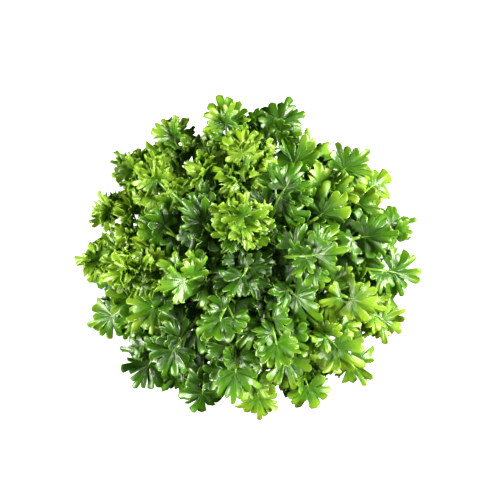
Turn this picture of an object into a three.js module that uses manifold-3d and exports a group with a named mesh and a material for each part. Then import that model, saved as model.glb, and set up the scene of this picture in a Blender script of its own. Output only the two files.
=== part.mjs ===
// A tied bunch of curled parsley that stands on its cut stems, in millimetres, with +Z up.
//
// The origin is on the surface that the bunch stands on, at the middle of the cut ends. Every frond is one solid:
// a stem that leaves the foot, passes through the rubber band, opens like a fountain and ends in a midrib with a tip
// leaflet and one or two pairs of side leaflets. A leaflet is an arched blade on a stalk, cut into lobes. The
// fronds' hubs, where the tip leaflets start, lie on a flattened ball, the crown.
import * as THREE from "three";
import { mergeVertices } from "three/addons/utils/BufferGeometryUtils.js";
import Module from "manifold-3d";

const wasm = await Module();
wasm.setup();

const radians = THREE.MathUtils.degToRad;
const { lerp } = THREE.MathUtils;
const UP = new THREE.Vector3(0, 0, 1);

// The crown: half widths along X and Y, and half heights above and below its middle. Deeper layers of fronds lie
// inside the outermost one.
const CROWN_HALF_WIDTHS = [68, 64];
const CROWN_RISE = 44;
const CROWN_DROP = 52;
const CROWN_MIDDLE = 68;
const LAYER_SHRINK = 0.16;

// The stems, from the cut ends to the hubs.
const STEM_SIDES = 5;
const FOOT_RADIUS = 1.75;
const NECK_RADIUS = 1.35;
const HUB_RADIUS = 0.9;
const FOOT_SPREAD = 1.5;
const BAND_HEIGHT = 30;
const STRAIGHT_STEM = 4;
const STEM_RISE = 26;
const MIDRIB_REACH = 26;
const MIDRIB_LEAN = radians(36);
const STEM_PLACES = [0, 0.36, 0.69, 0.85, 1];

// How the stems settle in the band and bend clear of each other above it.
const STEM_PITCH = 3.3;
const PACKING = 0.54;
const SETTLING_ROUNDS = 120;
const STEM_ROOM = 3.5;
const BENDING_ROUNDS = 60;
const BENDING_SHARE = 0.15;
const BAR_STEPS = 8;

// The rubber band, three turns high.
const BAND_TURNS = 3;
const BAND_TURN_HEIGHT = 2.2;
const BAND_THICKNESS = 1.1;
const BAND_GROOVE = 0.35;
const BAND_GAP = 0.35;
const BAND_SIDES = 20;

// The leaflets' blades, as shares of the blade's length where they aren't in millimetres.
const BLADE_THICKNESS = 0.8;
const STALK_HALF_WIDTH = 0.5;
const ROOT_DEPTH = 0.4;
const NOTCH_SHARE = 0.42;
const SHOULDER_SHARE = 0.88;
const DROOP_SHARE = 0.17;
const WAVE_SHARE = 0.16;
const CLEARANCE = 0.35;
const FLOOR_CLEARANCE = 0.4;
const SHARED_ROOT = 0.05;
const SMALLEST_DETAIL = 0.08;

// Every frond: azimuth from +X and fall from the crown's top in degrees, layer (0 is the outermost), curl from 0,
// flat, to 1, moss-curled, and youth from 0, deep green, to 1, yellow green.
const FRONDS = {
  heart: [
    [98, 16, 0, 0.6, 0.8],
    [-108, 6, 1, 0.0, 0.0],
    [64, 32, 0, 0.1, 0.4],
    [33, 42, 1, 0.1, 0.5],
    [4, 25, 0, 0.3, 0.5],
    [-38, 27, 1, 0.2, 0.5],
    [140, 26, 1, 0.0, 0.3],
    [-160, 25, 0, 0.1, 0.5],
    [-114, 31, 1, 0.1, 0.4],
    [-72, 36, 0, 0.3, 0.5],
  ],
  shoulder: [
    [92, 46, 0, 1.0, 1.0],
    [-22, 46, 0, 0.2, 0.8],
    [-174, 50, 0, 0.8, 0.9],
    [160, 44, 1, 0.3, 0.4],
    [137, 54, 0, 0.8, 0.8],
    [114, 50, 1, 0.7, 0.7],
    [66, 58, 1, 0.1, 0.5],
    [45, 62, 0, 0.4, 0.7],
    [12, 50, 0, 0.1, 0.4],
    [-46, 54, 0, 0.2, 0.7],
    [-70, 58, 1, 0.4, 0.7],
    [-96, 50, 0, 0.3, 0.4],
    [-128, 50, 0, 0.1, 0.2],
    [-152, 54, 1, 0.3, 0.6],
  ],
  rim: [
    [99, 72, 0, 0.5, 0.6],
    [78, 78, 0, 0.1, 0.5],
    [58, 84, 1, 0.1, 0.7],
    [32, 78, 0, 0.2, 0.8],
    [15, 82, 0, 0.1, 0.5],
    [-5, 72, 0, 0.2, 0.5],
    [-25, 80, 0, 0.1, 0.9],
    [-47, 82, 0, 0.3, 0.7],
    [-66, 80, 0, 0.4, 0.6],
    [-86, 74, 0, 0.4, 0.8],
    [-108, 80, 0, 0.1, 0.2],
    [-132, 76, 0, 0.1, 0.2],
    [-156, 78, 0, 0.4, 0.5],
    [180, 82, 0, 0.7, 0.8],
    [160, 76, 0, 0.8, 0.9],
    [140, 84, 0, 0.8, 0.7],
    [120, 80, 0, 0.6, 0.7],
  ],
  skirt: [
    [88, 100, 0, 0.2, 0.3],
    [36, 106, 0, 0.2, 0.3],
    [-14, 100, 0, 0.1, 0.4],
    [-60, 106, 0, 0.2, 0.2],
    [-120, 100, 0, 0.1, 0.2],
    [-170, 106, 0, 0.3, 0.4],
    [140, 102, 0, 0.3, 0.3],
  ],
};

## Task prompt
Write out the material exactly as given.

## Solved exercise
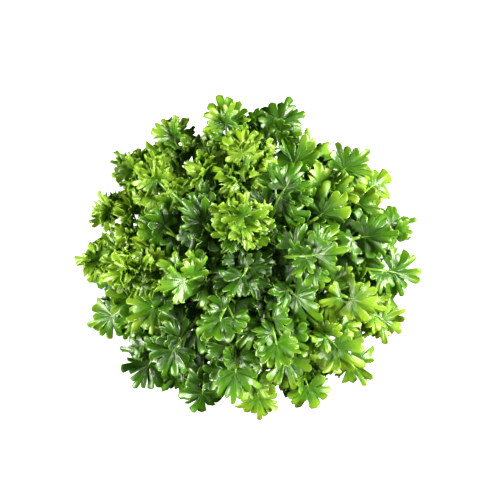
Turn this picture of an object into a three.js module that uses manifold-3d and exports a group with a named mesh and a material for each part. Then import that model, saved as model.glb, and set up the scene of this picture in a Blender script of its own. Output only the two files.
=== part.mjs ===
// A tied bunch of curled parsley that stands on its cut stems, in millimetres, with +Z up.
//
// The origin is on the surface that the bunch stands on, at the middle of the cut ends. Every frond is one solid:
// a stem that leaves the foot, passes through the rubber band, opens like a fountain and ends in a midrib with a tip
// leaflet and one or two pairs of side leaflets. A leaflet is an arched blade on a stalk, cut into lobes. The
// fronds' hubs, where the tip leaflets start, lie on a flattened ball, the crown.
import * as THREE from "three";
import { mergeVertices } from "three/addons/utils/BufferGeometryUtils.js";
import Module from "manifold-3d";

const wasm = await Module();
wasm.setup();

const radians = THREE.MathUtils.degToRad;
const { lerp } = THREE.MathUtils;
const UP = new THREE.Vector3(0, 0, 1);

// The crown: half widths along X and Y, and half heights above and below its middle. Deeper layers of fronds lie
// inside the outermost one.
const CROWN_HALF_WIDTHS = [68, 64];
const CROWN_RISE = 44;
const CROWN_DROP = 52;
const CROWN_MIDDLE = 68;
const LAYER_SHRINK = 0.16;

// The stems, from the cut ends to the hubs.
const STEM_SIDES = 5;
const FOOT_RADIUS = 1.75;
const NECK_RADIUS = 1.35;
const HUB_RADIUS = 0.9;
const FOOT_SPREAD = 1.5;
const BAND_HEIGHT = 30;
const STRAIGHT_STEM = 4;
const STEM_RISE = 26;
const MIDRIB_REACH = 26;
const MIDRIB_LEAN = radians(36);
const STEM_PLACES = [0, 0.36, 0.69, 0.85, 1];

// How the stems settle in the band and bend clear of each other above it.
const STEM_PITCH = 3.3;
const PACKING = 0.54;
const SETTLING_ROUNDS = 120;
const STEM_ROOM = 3.5;
const BENDING_ROUNDS = 60;
const BENDING_SHARE = 0.15;
const BAR_STEPS = 8;

// The rubber band, three turns high.
const BAND_TURNS = 3;
const BAND_TURN_HEIGHT = 2.2;
const BAND_THICKNESS = 1.1;
const BAND_GROOVE = 0.35;
const BAND_GAP = 0.35;
const BAND_SIDES = 20;

// The leaflets' blades, as shares of the blade's length where they aren't in millimetres.
const BLADE_THICKNESS = 0.8;
const STALK_HALF_WIDTH = 0.5;
const ROOT_DEPTH = 0.4;
const NOTCH_SHARE = 0.42;
const SHOULDER_SHARE = 0.88;
const DROOP_SHARE = 0.17;
const WAVE_SHARE = 0.16;
const CLEARANCE = 0.35;
const FLOOR_CLEARANCE = 0.4;
const SHARED_ROOT = 0.05;
const SMALLEST_DETAIL = 0.08;

// Every frond: azimuth from +X and fall from the crown's top in degrees, layer (0 is the outermost), curl from 0,
// flat, to 1, moss-curled, and youth from 0, deep green, to 1, yellow green.
const FRONDS = {
  heart: [
    [98, 16, 0, 0.6, 0.8],
    [-108, 6, 1, 0.0, 0.0],
    [64, 32, 0, 0.1, 0.4],
    [33, 42, 1, 0.1, 0.5],
    [4, 25, 0, 0.3, 0.5],
    [-38, 27, 1, 0.2, 0.5],
    [140, 26, 1, 0.0, 0.3],
    [-160, 25, 0, 0.1, 0.5],
    [-114, 31, 1, 0.1, 0.4],
    [-72, 36, 0, 0.3, 0.5],
  ],
  shoulder: [
    [92, 46, 0, 1.0, 1.0],
    [-22, 46, 0, 0.2, 0.8],
    [-174, 50, 0, 0.8, 0.9],
    [160, 44, 1, 0.3, 0.4],
    [137, 54, 0, 0.8, 0.8],
    [114, 50, 1, 0.7, 0.7],
    [66, 58, 1, 0.1, 0.5],
    [45, 62, 0, 0.4, 0.7],
    [12, 50, 0, 0.1, 0.4],
    [-46, 54, 0, 0.2, 0.7],
    [-70, 58, 1, 0.4, 0.7],
    [-96, 50, 0, 0.3, 0.4],
    [-128, 50, 0, 0.1, 0.2],
    [-152, 54, 1, 0.3, 0.6],
  ],
  rim: [
    [99, 72, 0, 0.5, 0.6],
    [78, 78, 0, 0.1, 0.5],
    [58, 84, 1, 0.1, 0.7],
    [32, 78, 0, 0.2, 0.8],
    [15, 82, 0, 0.1, 0.5],
    [-5, 72, 0, 0.2, 0.5],
    [-25, 80, 0, 0.1, 0.9],
    [-47, 82, 0, 0.3, 0.7],
    [-66, 80, 0, 0.4, 0.6],
    [-86, 74, 0, 0.4, 0.8],
    [-108, 80, 0, 0.1, 0.2],
    [-132, 76, 0, 0.1, 0.2],
    [-156, 78, 0, 0.4, 0.5],
    [180, 82, 0, 0.7, 0.8],
    [160, 76, 0, 0.8, 0.9],
    [140, 84, 0, 0.8, 0.7],
    [120, 80, 0, 0.6, 0.7],
  ],
  skirt: [
    [88, 100, 0, 0.2, 0.3],
    [36, 106, 0, 0.2, 0.3],
    [-14, 100, 0, 0.1, 0.4],
    [-60, 106, 0, 0.2, 0.2],
    [-120, 100, 0, 0.1, 0.2],
    [-170, 106, 0, 0.3, 0.4],
    [140, 102, 0, 0.3, 0.3],
  ],
};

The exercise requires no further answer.